About Life in Times of Change
When social science and the arts join together to search for social capital in European societies that are in the midst of fundamental change, then the situation must be serious. Today, identifying what factors continue to hold society together and what strategies might lead us out of the current situation are challenging problems. What is at the heart of shrinking, fragmented, exclusionary societies; what constitutes their capital for the future? Conventional explanations and images of social change must be reexamined. In the light of far-reaching and fast-paced social transformations, artists and researchers entered into a dialog in this project to explore — with each other and with society — what will survive and how.
In successful societies, social capital can be found in networks of trust and in common values. It has been argued that this “soft capital” precedes material wealth. Where it is lacking, it must be “produced”. The concept of “survival” belongs, so it seems, to the world of developing or less modern countries. But in times of change, values, just like hard currency, are devalued; corporations disappear and so do civic networks, and people and their communities must readjust, shifting into a survival mode. In this context, survival refers to a complex of practical schemes that includes reducing expectations, regaining skills, and self-organizing ways of living.
In September 2007, ethnologist and sociologists, performing artists and playwrights began exploring the process of rapid social change in Wittenberge within the framework of the joint project “‘Social Capital’ in the Transformation of European Societies: Communities, Families, Generations”.

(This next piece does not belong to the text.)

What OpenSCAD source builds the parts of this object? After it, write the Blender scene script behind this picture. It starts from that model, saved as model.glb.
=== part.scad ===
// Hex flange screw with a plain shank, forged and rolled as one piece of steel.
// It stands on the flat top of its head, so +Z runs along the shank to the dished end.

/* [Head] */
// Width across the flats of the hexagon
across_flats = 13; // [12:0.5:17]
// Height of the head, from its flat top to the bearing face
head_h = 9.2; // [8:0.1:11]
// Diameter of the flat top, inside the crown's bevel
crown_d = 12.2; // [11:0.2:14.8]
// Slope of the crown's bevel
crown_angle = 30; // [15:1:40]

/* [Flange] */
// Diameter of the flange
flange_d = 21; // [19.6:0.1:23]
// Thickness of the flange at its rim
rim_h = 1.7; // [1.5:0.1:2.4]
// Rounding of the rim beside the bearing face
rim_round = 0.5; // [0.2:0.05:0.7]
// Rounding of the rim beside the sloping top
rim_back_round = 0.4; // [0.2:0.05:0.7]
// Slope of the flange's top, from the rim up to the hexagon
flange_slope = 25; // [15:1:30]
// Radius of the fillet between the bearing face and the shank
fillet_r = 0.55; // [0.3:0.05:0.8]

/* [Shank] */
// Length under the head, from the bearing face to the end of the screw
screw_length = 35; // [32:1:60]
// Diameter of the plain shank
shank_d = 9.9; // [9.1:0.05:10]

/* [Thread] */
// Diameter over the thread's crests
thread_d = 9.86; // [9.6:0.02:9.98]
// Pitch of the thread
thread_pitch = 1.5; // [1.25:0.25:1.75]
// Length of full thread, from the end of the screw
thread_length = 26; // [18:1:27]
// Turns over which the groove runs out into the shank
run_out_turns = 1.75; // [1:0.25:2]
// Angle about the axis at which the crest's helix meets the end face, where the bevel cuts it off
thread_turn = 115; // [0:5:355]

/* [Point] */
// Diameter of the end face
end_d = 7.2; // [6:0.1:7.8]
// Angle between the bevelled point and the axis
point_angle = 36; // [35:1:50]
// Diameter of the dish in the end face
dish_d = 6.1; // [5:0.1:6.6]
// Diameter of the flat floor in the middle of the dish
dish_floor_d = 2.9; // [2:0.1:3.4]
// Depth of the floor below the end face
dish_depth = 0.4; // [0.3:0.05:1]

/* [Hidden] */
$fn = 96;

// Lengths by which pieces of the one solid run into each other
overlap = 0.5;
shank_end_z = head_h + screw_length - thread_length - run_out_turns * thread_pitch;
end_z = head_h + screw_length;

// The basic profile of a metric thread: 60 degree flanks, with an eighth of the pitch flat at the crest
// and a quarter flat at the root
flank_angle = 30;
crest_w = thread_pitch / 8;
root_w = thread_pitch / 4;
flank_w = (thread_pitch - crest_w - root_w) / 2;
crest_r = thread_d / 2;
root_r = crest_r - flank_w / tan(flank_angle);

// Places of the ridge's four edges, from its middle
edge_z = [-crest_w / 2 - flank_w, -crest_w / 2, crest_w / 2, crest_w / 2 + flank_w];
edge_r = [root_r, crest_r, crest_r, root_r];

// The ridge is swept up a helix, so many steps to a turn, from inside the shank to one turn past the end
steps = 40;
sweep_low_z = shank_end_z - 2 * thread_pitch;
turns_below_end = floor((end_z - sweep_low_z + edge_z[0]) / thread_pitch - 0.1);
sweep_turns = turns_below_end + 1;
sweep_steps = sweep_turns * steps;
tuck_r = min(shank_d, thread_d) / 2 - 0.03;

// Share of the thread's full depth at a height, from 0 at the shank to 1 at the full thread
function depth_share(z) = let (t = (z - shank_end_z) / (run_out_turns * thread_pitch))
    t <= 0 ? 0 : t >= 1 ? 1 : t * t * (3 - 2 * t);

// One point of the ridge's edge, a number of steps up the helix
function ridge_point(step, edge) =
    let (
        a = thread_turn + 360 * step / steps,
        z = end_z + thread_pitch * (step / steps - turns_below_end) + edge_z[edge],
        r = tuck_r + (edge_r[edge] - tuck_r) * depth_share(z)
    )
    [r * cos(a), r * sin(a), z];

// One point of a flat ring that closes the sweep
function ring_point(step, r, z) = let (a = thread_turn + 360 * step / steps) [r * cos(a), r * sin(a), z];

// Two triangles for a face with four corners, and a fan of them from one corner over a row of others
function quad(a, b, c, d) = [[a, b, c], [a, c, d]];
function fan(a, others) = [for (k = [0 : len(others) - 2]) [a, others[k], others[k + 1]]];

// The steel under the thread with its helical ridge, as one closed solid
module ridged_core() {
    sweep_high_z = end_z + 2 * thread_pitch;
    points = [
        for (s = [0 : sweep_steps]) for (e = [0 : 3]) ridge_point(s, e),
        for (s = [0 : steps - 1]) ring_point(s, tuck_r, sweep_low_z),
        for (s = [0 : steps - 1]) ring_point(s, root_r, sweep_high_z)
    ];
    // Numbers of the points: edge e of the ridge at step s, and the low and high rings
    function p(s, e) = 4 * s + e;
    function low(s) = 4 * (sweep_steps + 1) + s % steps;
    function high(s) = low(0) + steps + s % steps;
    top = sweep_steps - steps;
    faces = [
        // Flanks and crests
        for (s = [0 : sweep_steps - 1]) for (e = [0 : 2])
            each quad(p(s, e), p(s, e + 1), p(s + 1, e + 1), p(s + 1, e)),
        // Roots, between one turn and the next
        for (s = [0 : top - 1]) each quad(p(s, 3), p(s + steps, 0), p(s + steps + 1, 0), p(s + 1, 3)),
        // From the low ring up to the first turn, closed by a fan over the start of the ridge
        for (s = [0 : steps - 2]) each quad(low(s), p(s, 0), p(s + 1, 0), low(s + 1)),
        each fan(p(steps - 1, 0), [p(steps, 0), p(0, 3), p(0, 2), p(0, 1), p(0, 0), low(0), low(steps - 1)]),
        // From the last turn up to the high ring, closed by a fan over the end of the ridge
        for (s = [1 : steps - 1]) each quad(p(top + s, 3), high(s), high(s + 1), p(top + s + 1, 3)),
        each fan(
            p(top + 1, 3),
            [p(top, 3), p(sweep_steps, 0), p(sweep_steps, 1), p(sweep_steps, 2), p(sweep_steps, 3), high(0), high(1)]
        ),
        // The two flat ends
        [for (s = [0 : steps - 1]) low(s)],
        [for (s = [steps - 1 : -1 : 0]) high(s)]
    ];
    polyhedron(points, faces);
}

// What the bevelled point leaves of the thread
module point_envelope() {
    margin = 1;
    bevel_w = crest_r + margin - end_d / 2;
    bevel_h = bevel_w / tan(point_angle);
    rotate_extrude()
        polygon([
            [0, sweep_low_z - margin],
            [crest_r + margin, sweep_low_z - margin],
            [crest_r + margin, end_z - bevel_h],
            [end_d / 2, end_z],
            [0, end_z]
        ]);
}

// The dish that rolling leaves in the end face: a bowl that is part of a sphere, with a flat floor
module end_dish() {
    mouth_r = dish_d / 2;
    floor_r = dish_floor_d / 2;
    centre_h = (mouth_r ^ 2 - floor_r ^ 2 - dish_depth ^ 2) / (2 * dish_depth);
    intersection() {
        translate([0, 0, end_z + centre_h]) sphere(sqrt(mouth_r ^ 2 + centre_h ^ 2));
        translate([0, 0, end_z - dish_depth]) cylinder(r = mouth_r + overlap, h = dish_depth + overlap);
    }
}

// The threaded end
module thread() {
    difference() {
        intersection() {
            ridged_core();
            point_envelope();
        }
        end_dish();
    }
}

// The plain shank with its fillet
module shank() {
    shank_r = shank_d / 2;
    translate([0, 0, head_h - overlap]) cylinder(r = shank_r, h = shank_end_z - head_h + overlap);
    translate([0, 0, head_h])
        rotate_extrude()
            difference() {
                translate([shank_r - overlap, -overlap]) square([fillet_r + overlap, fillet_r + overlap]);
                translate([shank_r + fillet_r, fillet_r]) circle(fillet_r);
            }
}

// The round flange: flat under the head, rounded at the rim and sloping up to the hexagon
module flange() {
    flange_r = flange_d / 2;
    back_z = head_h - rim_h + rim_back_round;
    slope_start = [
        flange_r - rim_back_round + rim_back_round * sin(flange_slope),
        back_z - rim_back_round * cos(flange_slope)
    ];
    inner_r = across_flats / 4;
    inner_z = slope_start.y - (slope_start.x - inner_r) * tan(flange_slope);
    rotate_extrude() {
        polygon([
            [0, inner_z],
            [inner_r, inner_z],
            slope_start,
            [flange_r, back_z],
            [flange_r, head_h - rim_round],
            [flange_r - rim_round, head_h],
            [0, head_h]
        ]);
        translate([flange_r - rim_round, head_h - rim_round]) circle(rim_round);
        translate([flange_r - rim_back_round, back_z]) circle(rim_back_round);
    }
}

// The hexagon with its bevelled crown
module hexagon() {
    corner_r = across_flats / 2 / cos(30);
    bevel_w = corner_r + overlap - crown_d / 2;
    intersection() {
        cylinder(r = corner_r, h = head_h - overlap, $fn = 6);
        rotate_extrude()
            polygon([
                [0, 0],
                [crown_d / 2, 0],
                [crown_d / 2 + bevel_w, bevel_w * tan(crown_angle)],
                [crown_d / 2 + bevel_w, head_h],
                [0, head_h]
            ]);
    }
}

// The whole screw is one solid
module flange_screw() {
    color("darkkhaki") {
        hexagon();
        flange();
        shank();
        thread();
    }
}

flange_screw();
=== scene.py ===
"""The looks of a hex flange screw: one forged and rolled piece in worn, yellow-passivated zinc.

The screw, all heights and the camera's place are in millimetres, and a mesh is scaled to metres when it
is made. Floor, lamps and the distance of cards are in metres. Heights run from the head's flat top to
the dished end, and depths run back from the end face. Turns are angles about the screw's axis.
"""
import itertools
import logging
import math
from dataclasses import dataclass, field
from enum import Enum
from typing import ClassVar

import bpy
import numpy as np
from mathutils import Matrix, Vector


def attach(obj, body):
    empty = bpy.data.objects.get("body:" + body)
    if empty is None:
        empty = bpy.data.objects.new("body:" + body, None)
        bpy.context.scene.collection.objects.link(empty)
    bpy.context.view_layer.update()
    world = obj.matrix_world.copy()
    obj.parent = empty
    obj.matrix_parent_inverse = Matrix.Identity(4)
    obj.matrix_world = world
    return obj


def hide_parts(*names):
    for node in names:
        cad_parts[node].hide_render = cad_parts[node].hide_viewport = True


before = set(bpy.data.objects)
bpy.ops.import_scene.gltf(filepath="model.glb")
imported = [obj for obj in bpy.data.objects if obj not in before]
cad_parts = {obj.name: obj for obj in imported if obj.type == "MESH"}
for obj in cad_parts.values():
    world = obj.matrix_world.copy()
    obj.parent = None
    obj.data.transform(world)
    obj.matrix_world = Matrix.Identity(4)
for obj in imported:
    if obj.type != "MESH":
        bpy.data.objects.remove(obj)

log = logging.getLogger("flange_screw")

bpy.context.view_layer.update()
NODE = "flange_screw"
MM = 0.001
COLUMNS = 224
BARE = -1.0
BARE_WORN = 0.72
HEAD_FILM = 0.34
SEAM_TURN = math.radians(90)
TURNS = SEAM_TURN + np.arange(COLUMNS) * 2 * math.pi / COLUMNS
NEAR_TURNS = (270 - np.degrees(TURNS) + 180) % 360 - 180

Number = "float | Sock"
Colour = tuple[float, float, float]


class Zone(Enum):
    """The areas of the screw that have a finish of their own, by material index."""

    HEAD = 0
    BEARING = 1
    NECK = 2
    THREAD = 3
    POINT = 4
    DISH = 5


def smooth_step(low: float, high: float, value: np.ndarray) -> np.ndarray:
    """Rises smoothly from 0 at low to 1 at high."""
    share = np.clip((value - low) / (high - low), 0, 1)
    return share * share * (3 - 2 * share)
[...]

The three-year collaboration brought together scholars from the Institute for European Ethnology, Humboldt Universität zu Berlin; the Department of Sociology, Universität Kassel; the Hamburg Institute for Social Research; the Brandenburg-Berlin Institute for Social Science Studies; and the Thuenen Institut für Regionalentwicklung Bollewick with theater professionals from the Maxim Gorki Theater Berlin. The project was funded in part by a grant from the German Federal Ministry of Education and Research, as part of the ministry’s program “Geisteswissenschaften im öffentlichen Dialog” [Humanities in Dialog with the Public].
Wittenberge — a town in Brandenburg with about twenty thousand inhabitants, half way along the train line that connects Hamburg and Berlin — today represents part of the European experience of social change that is marked by deindustrialization, depopulation, and fragmentation.
The fieldwork conducted by researchers as well as the investigations carried out by artists in Wittenberge were guided by their search for social capital. Trust, the family, community, charisma, and subsistence are the empirical concepts that formed the foundation for these various undertakings. The joint project aimed to find social capital where its existence is disputed in the current crisis and to observe the transformations of social capital while we are in the midst of and part of the current changes.
One perspective adopted in the project centered on investigations and field work that aimed to identify the practices people use to get by. A second major aim was to initiate and maintain a dialog with the public. Plays, performances, and readings that explored the paradigmatic aspects of social change were part of a public dialog that endeavored to create clarity in a situation perceived as complex and inscrutable. Public discussion about the impacts of change is an element of the potential that was explored here. By linking analysis from the social sciences and artistic performance, a conversation about social transformations could emerge that created friction and room for reflection from a distance. When the public speaks, the threads of social narrative — which have no impact in a fragmented society — can be renewed.